Tim Furche is co-founder and CTO of Wrapidity and Lecturer at the Department of Computer Science of the University of Oxford. Tim has been extracting data from the web for over a decade, starting from one of the most-cited works on XPath during his undergraduate studies. When not extracting data, he loves working on large scale data management and query languages. He has managed a number of large-scale research grant (>$12M in total) and is currently a co-investigator in the $5M EPSRC Programme Grant VADA.

Joint Keynote with RuleML+RR 2017
Elena Baralis
Politecnico di Torino
Opening the Black Box: Deriving Rules from Data

A huge amount of data is currently being made available for exploration and analysis in many application domains. Patterns and models are extracted from data to describe their characteristics and predict variable values. Unfortunately, many high quality models are characterized by being hardly interpretable. Rules mined from data may provide easily interpretable knowledge, both for exploration and classification (or prediction) purposes. In this talk I will introduce different types of rules (e.g., several variations on association rules, classification rules) and will discuss their capability of describing phenomena and highlighting interesting correlations in data.

Elena Baralis is head of the Database and Data Mining Group and has been full professor in the Control and Computer Engineering Department of the Politecnico di Torino since January 2005. She received her M.S. in Electrical Engineering, and her Ph.D in Computer and Systems Engineering from the Politecnico di Torino. Her current research interests are in the field of database systems and data mining. More specifically her activity focuses on algorithms for diverse data mining tasks on Big Data and on the different domains in which data mining techniques find their application. She has published over 100 papers in international peer-reviewed journals and conference proceedings. She is involved in several national and European research projects focused on her research topics.


Tutorials

Programming Models and Tools for Distributed Graph Processing
Vasiliki Kalavri

ETH Zürich

Graphs capture relationships between data items, such as interactions or dependencies, and their analysis can reveal valuable insights for machine learning tasks, anomaly detection, clustering, recommendations, social influence analysis, bioinformatics, and other application domains. This tutorial reviews the state of the art in high-level abstractions for distributed graph processing. First, we present six models that were developed specifically for distributed graph processing, namely vertex-centric, scatter-gather, gather-sum-apply-scatter, subgraph-centric, filter-process, and graph traversals. Then, we consider general-purpose distributed programming models that have been used for graph analysis, such as MapReduce, dataflow, linear algebra primitives, datalog, and shared partitioned tables. The tutorial aims at making a qualitative comparison of popular graph programming abstractions. We further consider performance limitations of some graph programming models and we summarize proposed extensions and optimizations.
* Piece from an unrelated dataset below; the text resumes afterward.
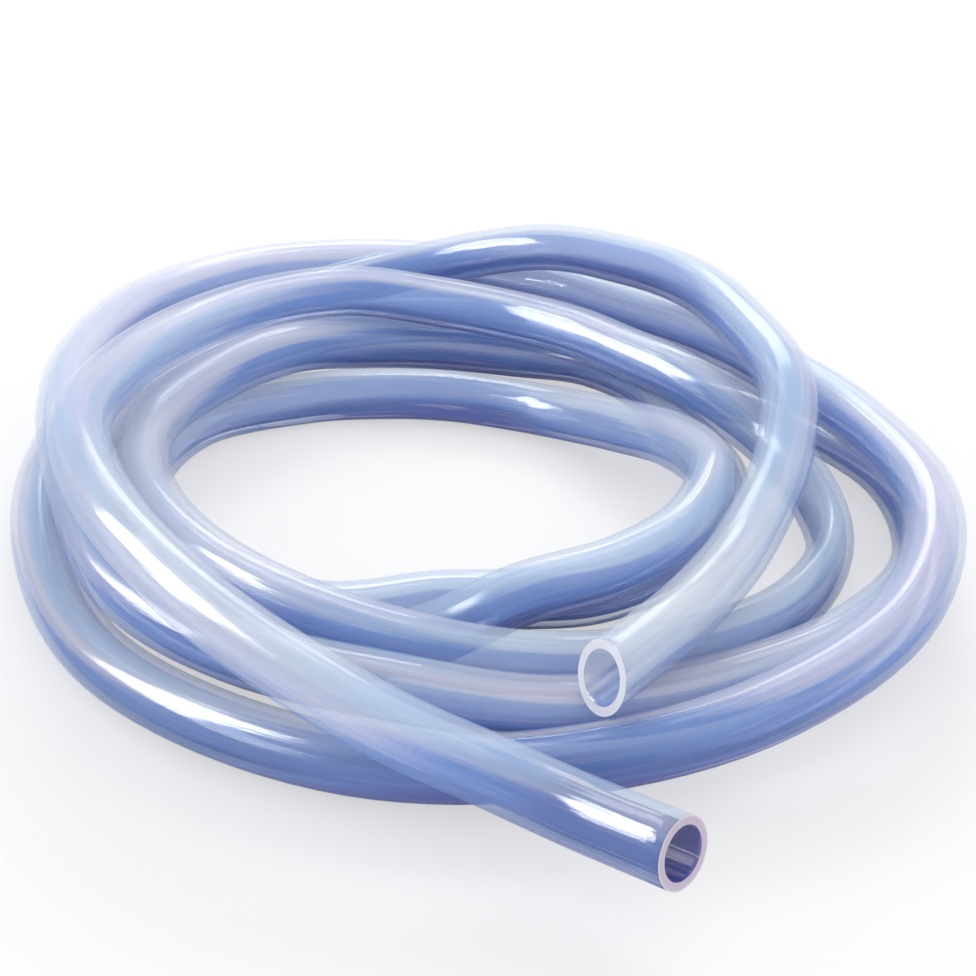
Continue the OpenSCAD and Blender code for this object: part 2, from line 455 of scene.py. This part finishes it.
class COIL_OT_tube(bpy.types.Operator):
    """Sweep the hollow tube along the coil and give it its finish"""

    bl_idname = "coil.tube"
    bl_label = "Tube"

    def execute(self, context):
        s = context.scene.tubing
        line = centreline(s.end_length, s.rings)
        radius = s.outside / 2
        (mouth_a, back_a, *look_a), (mouth_b, out_b, *look_b) = line[0], line[-1]
        # Spare length past each mouth, for the knife to take off.
        spare = radius
        rough = [
            (mouth_a - spare * back_a, back_a, *look_a), *line,
            (mouth_b + spare * out_b, out_b, *look_b),
        ]
        bm = bmesh.new()
        bm.loops.layers.uv.new("UVMap")
        bm.verts.layers.int.new("rings_in")
        for name in ("light_facing", "painted_light_shift"):
            bm.verts.layers.float.new(name)
        rolled_wall(bm, rough, radius, radius, s.sides)
        rolled_wall(bm, rough, radius - s.wall, radius, s.sides, facing_in=True)
        for mouth, out, skew, bearing in (
            (mouth_a, -back_a, s.skew_a, s.bearing_a), (mouth_b, out_b, s.skew_b, s.bearing_b),
        ):
            right = out.cross(Vector((0, 0, 1))).normalized()
            lean = cos(bearing) * right.cross(out) + sin(bearing) * right
            across = (cos(skew) * out + sin(skew) * lean).normalized()
            cut_end(bm, mouth, across, KNIFE_REACH * radius)
        piece = new_object("Tubing", bm)
        colours = (s.lit_crown, s.lit_haze, s.shaded_belly, s.deep, s.hollow, s.painted_highlight, s.blush)
        piece.data.materials.append(silicone(*colours))
        piece.data.materials.append(cut_face(s.cut, s.shaded_cut))
        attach(piece, "root")
        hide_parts("tube")
        return {"FINISHED"}


class COIL_OT_studio(bpy.types.Operator):
    """Lay the floor, hang the lamps and set up the camera"""

    bl_idname = "coil.studio"
    bl_label = "Studio"

    def execute(self, context):
        s = context.scene.studio
        bm = bmesh.new()
        bmesh.ops.create_grid(bm, x_segments=1, y_segments=1, size=FLOOR_SIZE)
        floor = new_object("Floor", bm)
        mat = bpy.data.materials.new("Pale floor")
        mat.use_nodes = True
        nodes, links = mat.node_tree.nodes, mat.node_tree.links
        nodes.clear()
        out = nodes.new("ShaderNodeOutputMaterial")
        paper = nodes.new("ShaderNodeBsdfDiffuse")
        paper.inputs["Color"].default_value = (*s.floor, 1)
        glow = nodes.new("ShaderNodeEmission")
        glow.inputs["Color"].default_value = (*s.floor, 1)
        ray = nodes.new("ShaderNodeLightPath")
        part = nodes.new("ShaderNodeMath")
        part.operation = "MULTIPLY"
        part.inputs[1].default_value = FLOOR_GLOW
        mix = nodes.new("ShaderNodeMixShader")
        links.new(ray.outputs["Is Camera Ray"], part.inputs[0])
        links.new(part.outputs[0], mix.inputs[0])
        links.new(paper.outputs[0], mix.inputs[1])
        links.new(glow.outputs[0], mix.inputs[2])
        links.new(mix.outputs[0], out.inputs["Surface"])
        floor.data.materials.append(mat)

        world = bpy.data.worlds.new("Studio")
        context.scene.world = world
        world.use_nodes = True
        world.node_tree.nodes["Background"].inputs["Color"].default_value = (1, 1, 1, 1)
        world.node_tree.nodes["Background"].inputs["Strength"].default_value = 1.0

        # The window is kept out of diffuse light, so it shows in the gloss and lights nothing.
        for name, at, size, power, lighting in (
            ("Softbox", SOFTBOX_AT, SOFTBOX_SIZE, s.softbox, True),
            ("Window", WINDOW_AT, WINDOW_SIZE, s.window, False),
        ):
            lamp = bpy.data.lights.new(name, "AREA")
            lamp.shape = "RECTANGLE"
            lamp.size, lamp.size_y = size
            lamp.energy = power
            box = bpy.data.objects.new(name, lamp)
            box.location = at
            box.rotation_euler = (-box.location).to_track_quat("-Z", "Y").to_euler()
            box.visible_camera = False
            box.visible_diffuse = lighting
            context.scene.collection.objects.link(box)

        lens = bpy.data.cameras.new("Camera")
        lens.lens = CAMERA_LENS
        lens.sensor_width = CAMERA_SENSOR
        camera = bpy.data.objects.new("Camera", lens)
        camera.location = CAMERA_AT
        camera.rotation_euler = (CAMERA_TILT, 0, 0)
        context.scene.collection.objects.link(camera)
        context.scene.camera = camera
        context.scene.view_settings.view_transform = "Standard"
        return {"FINISHED"}


class COIL_PT_panel(bpy.types.Panel):
    """Settings and steps of the tubing coil"""

    bl_idname = "COIL_PT_panel"
    bl_label = "Tubing Coil"
    bl_space_type = "VIEW_3D"
    bl_region_type = "UI"
    bl_category = "Tubing"

    def draw(self, context):
        for settings, steps in ((context.scene.tubing, ["coil.tube"]),
                                (context.scene.studio, ["coil.studio"])):
            box = self.layout.box()
            for key in settings.__annotations__:
                box.prop(settings, key)
            for step in steps:
                box.operator(step)


CLASSES = (TubingSettings, StudioSettings, COIL_OT_tube, COIL_OT_studio, COIL_PT_panel)


def register():
    for cls in CLASSES:
        bpy.utils.register_class(cls)
    bpy.types.Scene.tubing = PointerProperty(type=TubingSettings)
    bpy.types.Scene.studio = PointerProperty(type=StudioSettings)


def unregister():
    del bpy.types.Scene.studio
    del bpy.types.Scene.tubing
    for cls in reversed(CLASSES):
        bpy.utils.unregister_class(cls)


def main():
    register()
    bpy.ops.coil.tube()
    bpy.ops.coil.studio()


if __name__ == "__main__":
    main()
Vasiliki Kalavri is a postdoctoral researcher at the ETH Zurich Systems group, where she is working on distributed data processing, data center performance, and graph streaming algorithms. She is a PMC member of Apache Flink and a core developer of its graph processing API, Gelly. Vasiliki has a PhD in Distributed Computing from KTH, Stockholm and UCLouvain, Belgium, and she has previously interned at Telefonica Research and data Artisans.
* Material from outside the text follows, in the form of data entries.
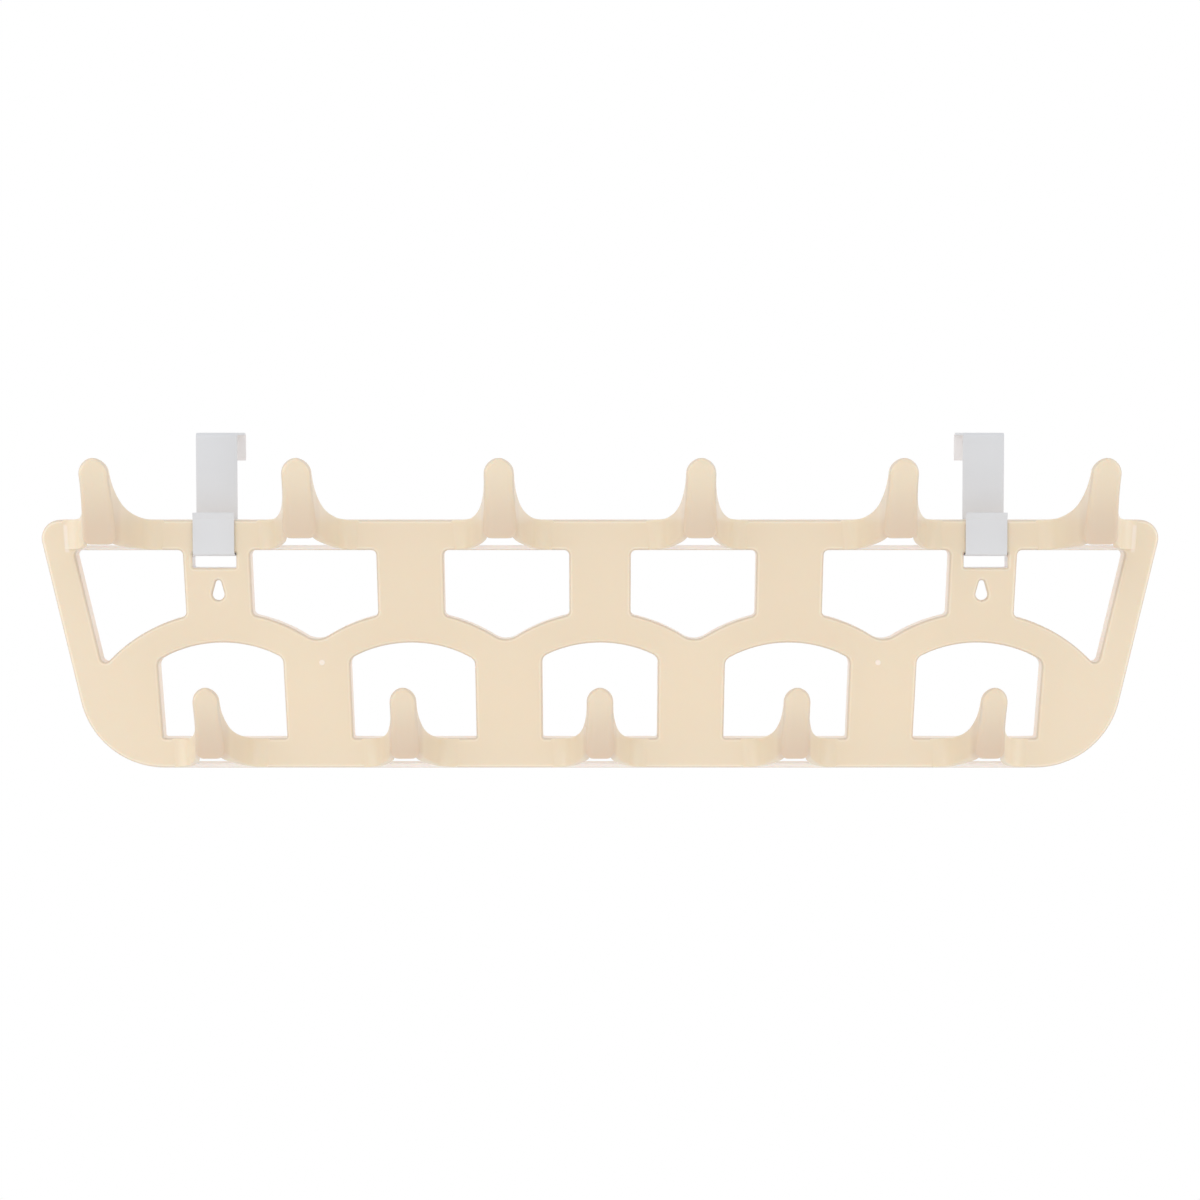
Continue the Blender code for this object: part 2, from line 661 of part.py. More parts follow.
def strip_outline(path):
    """Both sides of a strip of even thickness along an open path."""
    left, right = [], []
    for index, point in enumerate(path):
        into = point - path[index - 1] if index else path[1] - point
        out_of = path[index + 1] - point if index + 1 < len(path) else into
        into, out_of = into.normalized(), out_of.normalized()
        normal = Vector((-into.y, into.x))
        mitre = (normal + Vector((-out_of.y, out_of.x))).normalized()
        step = mitre * (STRAP_THICKNESS / 2) / mitre.dot(normal)
        left.append(point + step)
        right.append(point - step)
    return left + list(reversed(right))


def build_strap(name, side, material):
    outline = strip_outline(rounded(strap_path(), BEND_STEPS, closed=False))
    half = STRAP_WIDTH / 2
    centre = side * STRAP_PLACE
    rings = [[(centre + x, point.x, point.y) for point in outline] for x in (-half, half)]
    strap = solid(name, [lambda builder: add_loft(builder, rings)])
    strap.data.materials.append(material)
    strap.data.shade_smooth()
    strap.data.set_sharp_from_angle(angle=math.radians(SHARP_ANGLE_DEGREES))
    return strap


def main():
    clear_scene()
    ivory = plastic("ivory_plastic", (0.87, 0.73, 0.55), 0.32)
    grey = plastic("strap_grey", (0.73, 0.74, 0.75), 0.45)
    build_rack(ivory)
    build_strap("door_strap_left", -1, grey)
    build_strap("door_strap_right", 1, grey)


main()
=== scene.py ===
# %% [markdown]
# # An over-door hook rack
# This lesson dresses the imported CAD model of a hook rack: one ivory plastic moulding with eleven
# hooks, hung on two bent grey metal straps. The CAD model gives every size and place. Blender gives
# the fine curves, the finishes, the light and the camera.

import json
import math

import bmesh
import bpy
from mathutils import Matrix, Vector
from mathutils.geometry import interpolate_bezier

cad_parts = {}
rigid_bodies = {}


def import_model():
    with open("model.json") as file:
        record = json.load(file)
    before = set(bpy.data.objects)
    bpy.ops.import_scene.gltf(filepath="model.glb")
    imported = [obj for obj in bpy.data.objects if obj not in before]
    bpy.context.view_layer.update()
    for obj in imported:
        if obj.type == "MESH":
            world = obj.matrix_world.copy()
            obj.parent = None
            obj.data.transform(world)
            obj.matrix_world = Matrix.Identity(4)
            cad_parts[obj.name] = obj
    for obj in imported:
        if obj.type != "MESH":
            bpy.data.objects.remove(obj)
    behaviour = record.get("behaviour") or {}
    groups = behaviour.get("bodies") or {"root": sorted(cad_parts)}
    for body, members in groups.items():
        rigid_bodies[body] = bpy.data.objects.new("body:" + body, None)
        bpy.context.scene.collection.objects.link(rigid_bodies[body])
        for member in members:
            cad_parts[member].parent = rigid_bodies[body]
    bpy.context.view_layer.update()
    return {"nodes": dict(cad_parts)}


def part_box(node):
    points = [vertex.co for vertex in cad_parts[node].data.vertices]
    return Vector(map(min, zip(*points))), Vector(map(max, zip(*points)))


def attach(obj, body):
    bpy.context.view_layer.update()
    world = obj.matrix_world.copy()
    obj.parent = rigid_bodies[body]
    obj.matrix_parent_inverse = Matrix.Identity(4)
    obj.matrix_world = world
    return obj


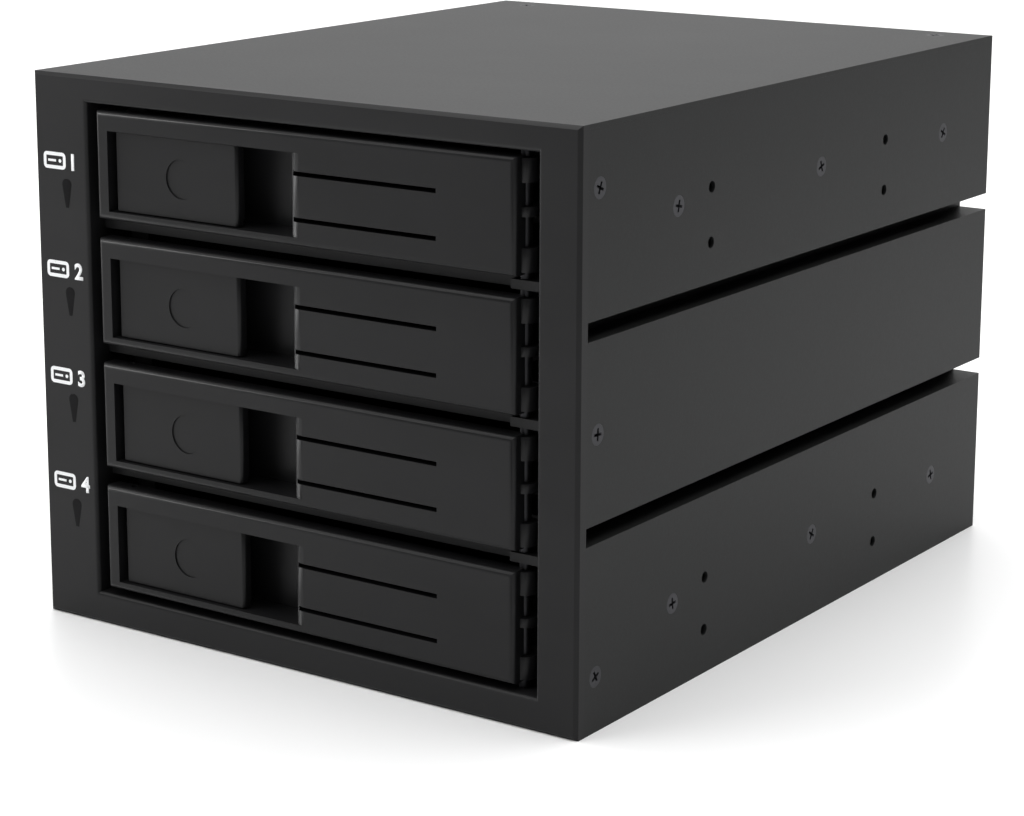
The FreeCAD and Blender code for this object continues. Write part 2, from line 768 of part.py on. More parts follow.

Declarative Approaches to Data Quality Assessment and Cleaning
Leopoldo Bertossi

Carleton University

Data quality is an increasingly important problem and concern in business intelligence. Data quality in general, so too their cleaning and assessment in terms of quality in particular, are relative properties and activities, which largely depend on additional semantic information, data and metadata. This extra information and their use for data quality purposes can be specified in declarative terms. In this tutorial we review and discuss some forms of declarative semantic conditions that have their origin in integrity constraints, quality constraints, matching dependencies, and ontological contexts, etc. They can all be used to characterize, assess and obtain quality data from possibly dirty data sources. In this tutorial the emphasis is on declarative approaches to inconsistency, certain forms of incompleteness, and duplicate data. The latter give rise to the entity resolution problem, for which we show declarative approaches that can be naturally combined with machine learning methods.

Leopoldo Bertossi has been Full Professor at the School of Computer Science, Carleton University (Ottawa, Canada) since 2001. He has been a Faculty Fellow of the IBM Center for Advanced Studies (IBM Toronto Lab), and the theme leader for "Data Quality and Data Cleaning" of the "NSERC Strategic Network for Data Management for Business Intelligence" (BIN, 2009-2014). Until 2001 he was professor and departmental chair (1993-1995) at the Department of Computer Science, PUC-Chile; and also the President of the Chilean Computer Science Society (SCCC) in 1996 and 1999-2000. He obtained a PhD in Mathematics from the Pontifical Catholic University of Chile (PUC) in 1988. Prof. Bertossi's research interests include database theory, business intelligence, data quality, data integration, semantic web, intelligent information systems, knowledge representation, logic programming, and computational logic, probabilistic reasoning, and machine learning.